Time For Some Woodworking: How to Build A DIY Wooden Framed Bike
If that sounds interesting, then follow this simple guide to find out how.
As you can imagine, like any project of this nature, you'll need some tools and materials before you get started.
Materials and gear needed
- Lumber (reclaimed or new and dark and light)
- Table saw
- Clear liquid epoxy/wood glue
- Bicycle parts and wheels (reclaimed or new)
- Liquid polyurethane
- Metal tubing
- Hand planes
- Wood router
- Table router
- Band saw
- Wood-boring bits
- Various nuts and bolts
Step 1: Prepare your lumber
The first step is to grab your lumber (reclaimed or other), measure to size, and cut it into pieces using a saw. Next, mark out and cut the lumber pieces into strips.

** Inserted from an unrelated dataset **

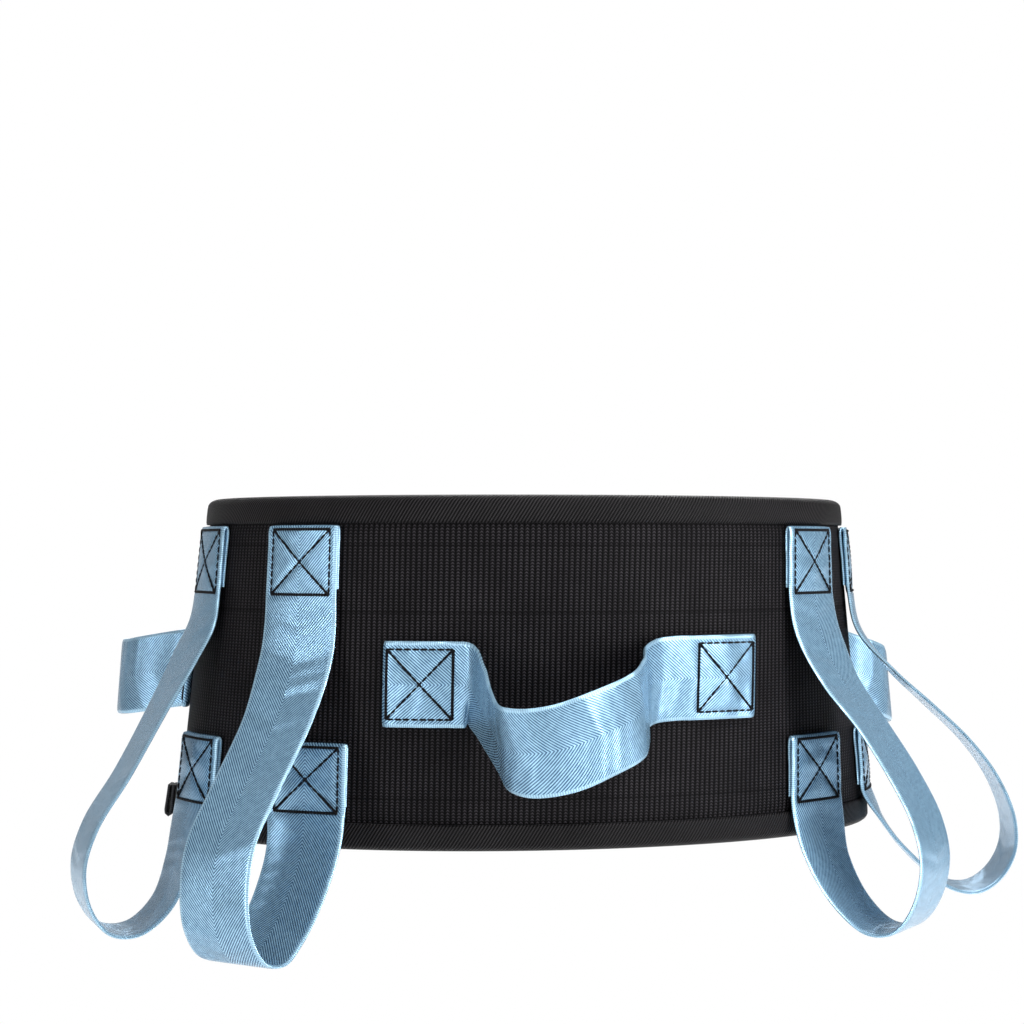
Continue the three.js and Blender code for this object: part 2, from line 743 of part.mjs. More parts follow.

Plane down the pieces as needed. Next slice the lumber pieces into a series of thinner planks using your table saw too. You will need a variety of tones, as shown below.
Next, mix up your epoxy, and create laminate composite pieces of wood using your strips. Clamp and hold the pieces into place until fully cured.
Step 2: Begin to make the rear frame
Once cured, plane down the sides and sketch out the shape of the bike's main body frame. Take your composite wooden plank, measure against the various angles of the frame, and cut/trim down to size.
Make the planks slightly larger than the template as they will be properly worked to size later.
Mark out where the composite strips need to be trimmed to fit one another and make the necessary adjustments. Drill sacrificial holding pieces of timber around the frame, remove the composite strip frame, and begin to assemble a second frame piece using varying layers of light and dark wood and epoxy.
Clamp into place and leave to cure.
Next, cut out your template frame and route out the holes in the frame, as required.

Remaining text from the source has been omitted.